I have no idea why the place closed up.  It was always packed when I was living there.  So sad to see it gone.  And sometimes I try to experiment and approximate their pizza.  I have never perfected it.  I don’t know what their secret was, but I have tried some weird ideas in my pursuit of pizza happiness.

But it dawns on me that I would never, never, never top a pizza with watermelon.  I wouldn’t use peanut butter either.  In fact, I wouldn’t use Lucky Charms either (though Ranch Style Beans is surprisingly not too bad!)

I know, because I could plainly see most of the toppings on that Crystal’s Pizza, what they topped it with.  However, the recipe for the crust and/or the particular season salts they used still escape me.  But… but can you imagine putting watermelon on your pizza?

Yeah.  That would be a mess.  Wouldn’t come close to Crystal’s.  It would destroy any effort at pizza, I think.

This is why I am talking about hospitality so much.  The way we do church and ministry is just not really like what Jesus sends his disciples out to do, not like he himself does, not like we find all through the Bible.  St. Paul establishes churches all over the empire, and it’s not merely incidental, I think, that they meet in people’s homes.  They are “house churches” as we would call them today.

There is something deeply redemptive about hospitality, but we seem to prefer training preachers and pastors to be good speakers, leaders, and well versed in fundraisers.  We prefer a grand cathedral to a humble, hospitable domicile.  We prefer the “mall of god” to Aunt Bea’s kitchen table.

Jesus goes ahead to prepare us a room.  He is preparing a room for his disciples who bring the gospel with them to the world, who are prepared to bring the gospel because they TAKE NOTHING WITH THEM.  They come needy, expecting to stay.  The church is told to host strangers, because in so doing they will host God and his angels.

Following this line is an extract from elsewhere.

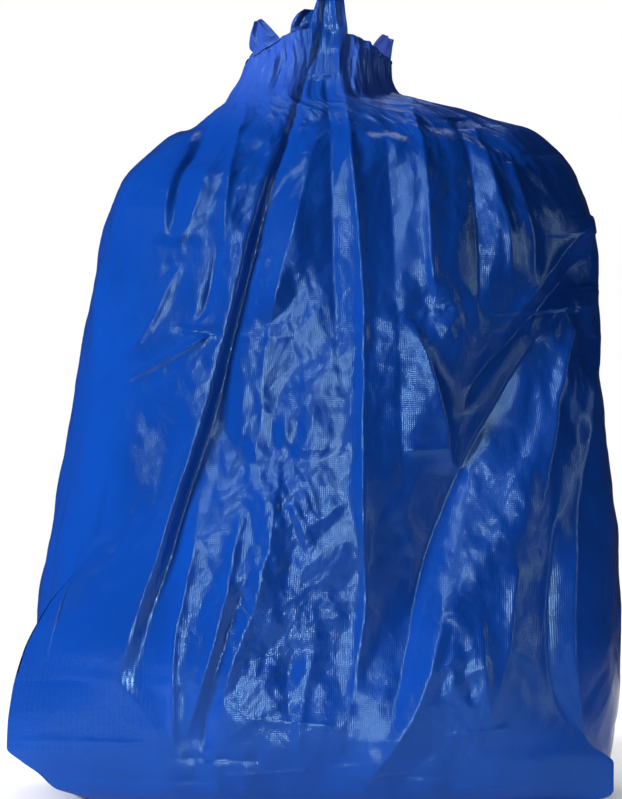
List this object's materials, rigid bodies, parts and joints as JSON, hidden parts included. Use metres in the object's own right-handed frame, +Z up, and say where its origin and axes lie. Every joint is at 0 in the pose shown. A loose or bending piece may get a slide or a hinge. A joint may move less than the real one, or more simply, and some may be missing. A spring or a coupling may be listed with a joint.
{
  "type": "polythene sack",
  "caption": "Glossy blue polythene sack standing open on its welded base, gathered at the shoulders into a short neck that ends in tie flaps",
  "frame": {"origin": "On the floor, under the centre of the whole sack's box", "axes": "+Z up through the neck, the front faces -Y, +X to the right of someone facing the front"},
  "size_m": [0.6, 0.29, 0.773],
  "materials": {
    "film": "embossed glossy polythene film, deep blue, creased",
    "base_film": "embossed glossy polythene film, deep blue, flat under the load",
    "weld": "heat-welded film, darker and smoother",
    "tie_flap": "doubled polythene film with a cut edge",
    "corner_ear": "doubled polythene film folded flat at the gusset"
  },
  "bodies": {
    "sack": {"front_panel": "film", "back_panel": "film", "left_gusset": "film", "right_gusset": "film", "base_front": "base_film", "base_back": "base_film", "bottom_seal": "weld"},
    "neck": {"neck_front": "film", "neck_back": "film", "neck_left": "film", "neck_right": "film"},
    "front_flap": {"front_tie_flap": "tie_flap"},
    "rear_flap": {"rear_tie_flap": "tie_flap"},
    "left_flap": {"left_tie_flap": "tie_flap"},
    "right_flap": {"right_tie_flap": "tie_flap"},
    "left_corner": {"left_corner_ear": "corner_ear"},
    "right_corner": {"right_corner_ear": "corner_ear"}
  },
  "joints": [
    {"name": "neck_nod", "type": "hinge", "parent": "sack", "child": "neck", "pos_m": [0.004, 0, 0.68874], "axis": [1, 0, 0], "range_deg": [-12, 12]},
    {"name": "front_flap_fold", "type": "hinge", "parent": "neck", "child": "front_flap", "pos_m": [0.014, -0.038, 0.7463], "axis": [1, 0, 0], "range_deg": [-75, 100]},
    {"name": "rear_flap_fold", "type": "hinge", "parent": "neck", "child": "rear_flap", "pos_m": [0, 0.038, 0.7463], "axis": [-1, 0, 0], "range_deg": [-75, 100]},
    {"name": "left_flap_fold", "type": "hinge", "parent": "neck", "child": "left_flap", "pos_m": [-0.04479, -0.02687, 0.73021], "axis": [0.7508, -0.4135, 0.515], "range_deg": [-60, 100]},
    {"name": "right_flap_fold", "type": "hinge", "parent": "neck", "child": "right_flap", "pos_m": [0.06798, 0.01423, 0.7177], "axis": [-0.5175, 0.7051, 0.4848], "range_deg": [-60, 100]},
    {"name": "left_corner_fold", "type": "hinge", "parent": "sack", "child": "left_corner", "pos_m": [-0.26, -0.0783, 0.08], "axis": [0, 0, 1], "range_deg": [-40, 40]},
    {"name": "right_corner_fold", "type": "hinge", "parent": "sack", "child": "right_corner", "pos_m": [0.266, -0.0986, 0.05], "axis": [0, 0, -1], "range_deg": [-40, 40]}
  ]
}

There’s an interplay there.  A mystery of salvation, the same salvation that saved Lot from hellfire and saved Rehab when the walls came down.  There’s a vulnerability elicited there between strangers as a guest learns to trust the host who will feed and lodge them and as the host learns to trust a guest to be gracious in receiving hospitality – also watching for God to be revealed in them!

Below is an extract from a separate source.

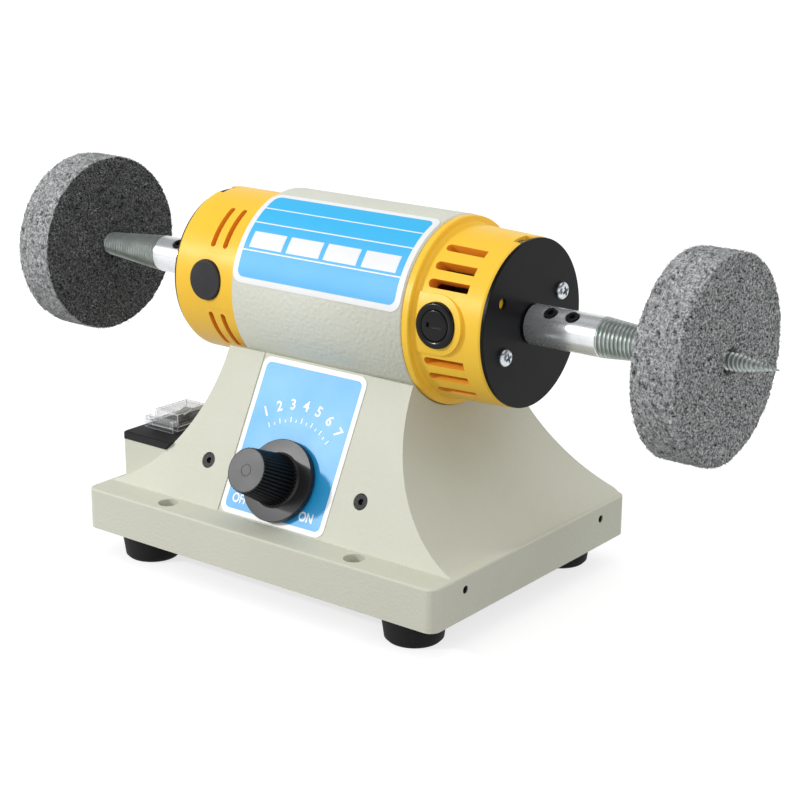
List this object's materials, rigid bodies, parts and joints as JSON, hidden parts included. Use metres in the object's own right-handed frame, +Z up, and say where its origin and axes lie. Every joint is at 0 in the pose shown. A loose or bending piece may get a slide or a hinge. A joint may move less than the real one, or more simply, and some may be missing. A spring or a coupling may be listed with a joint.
{
  "type": "double-ended bench polishing lathe",
  "caption": "Bench polishing lathe: horizontal motor on a splayed cast pedestal, tapered screw spindles, soft wheels, speed knob and covered rocker switch.",
  "frame": {"origin": "centre of the object's footprint at the level of the bench", "axes": "+Z up; X along the motor shaft with the brush end at +X; -Y is the front with the speed knob"},
  "size_m": [0.3746, 0.1429, 0.1552],
  "materials": {
    "cast_cream": "cream powder coat with orange peel",
    "tube_cream": "cream powder coat with orange peel",
    "bell_yellow": "smooth yellow paint",
    "plate_black": "semi-gloss black paint",
    "cover_grey": "plain grey paint",
    "zinc_bright": "bright zinc plate",
    "screw_zinc": "zinc plate",
    "screw_black": "black oxide",
    "shaft_steel": "ground",
    "core_steel": "stacked sheets, varnished",
    "copper": "enamelled copper",
    "brass": "turned",
    "black_plastic": "moulded",
    "gloss_black": "polished moulding",
    "clear_plastic": "clear moulding",
    "rubber_black": "moulded rubber",
    "nonwoven": "grey non-woven abrasive web",
    "label_film": "printed film",
    "carbon": "pressed carbon",
    "board_green": "lacquered board",
    "aluminium": "extruded",
    "fan_plastic": "moulded"
  },
  "bodies": {
    "frame": {"base_casting": "cast_cream", "bottom_cover": "cover_grey", "rubber_feet": "rubber_black", "foot_screws": "screw_zinc", "inlet_grommet": "rubber_black", "motor_body": "tube_cream", "motor_mount_screws": "screw_zinc", "left_end_bell": "bell_yellow", "right_end_bell": "bell_yellow", "bell_plugs": "black_plastic", "left_end_plate": "plate_black", "right_end_plate": "plate_black", "end_plate_screws": "screw_zinc", "through_bolts": "screw_zinc", "stator_core": "core_steel", "field_coils": "copper", "brush_holders": "black_plastic", "brush_caps": "black_plastic", "carbon_brushes": "carbon", "brush_springs": "shaft_steel", "bearing_outer_races": "shaft_steel", "front_panel_label": "label_film", "body_label": "label_film", "front_screws": "screw_black", "board_standoffs": "black_plastic", "control_board": "board_green", "board_screws": "screw_zinc", "board_capacitor": "black_plastic", "board_heatsink": "aluminium", "potentiometer_body": "brass", "potentiometer_nut": "screw_zinc", "switch_plate": "black_plastic", "switch_plate_screws": "screw_black", "switch_body": "black_plastic", "switch_terminals": "brass", "cover_frame": "clear_plastic"},
    "rotor": {"motor_shaft": "shaft_steel", "armature_core": "core_steel", "armature_windings": "copper", "commutator": "copper", "cooling_fan": "fan_plastic", "bearing_inner_races": "shaft_steel", "bearing_balls": "shaft_steel", "left_spindle": "zinc_bright", "right_spindle": "zinc_bright", "spindle_set_screws": "screw_black", "left_wheel": "nonwoven", "right_wheel": "nonwoven"},
    "knob": {"speed_knob": "gloss_black", "potentiometer_shaft": "aluminium"},
    "rocker_key": {"rocker": "gloss_black"},
    "cover": {"flip_cover": "clear_plastic"}
  },
  "joints": [
    {"name": "rotor_spin", "type": "hinge", "parent": "frame", "child": "rotor", "pos_m": [0, 0.0068, 0.115], "axis": [1, 0, 0], "continuous": true},
    {"name": "knob_turn", "type": "hinge", "parent": "frame", "child": "knob", "pos_m": [-0.001, -0.04639, 0.0463], "axis": [0, 0.891, -0.454], "range_deg": [0, 280]},
    {"name": "rocker_tilt", "type": "hinge", "parent": "frame", "child": "rocker_key", "pos_m": [-0.0788, -0.0228, 0.0503], "axis": [-1, 0, 0], "range_deg": [0, 22]},
    {"name": "cover_flip", "type": "hinge", "parent": "frame", "child": "cover", "pos_m": [-0.0788, -0.0354, 0.0537], "axis": [1, 0, 0], "range_deg": [0, 110]}
  ]
}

Funny thing: When we engage in authentic, risky hospitality, strangers (even if they don’t speak the same language) know something about the roles they undertake vis-a-vis one another, and they honor the vulnerability eliciting more and deeper welcome into each other’s lives.

You don’t get this with Watermelon Pizza.

Hmmm… and yet there is still loads of room in this for a bit of playful experimentation.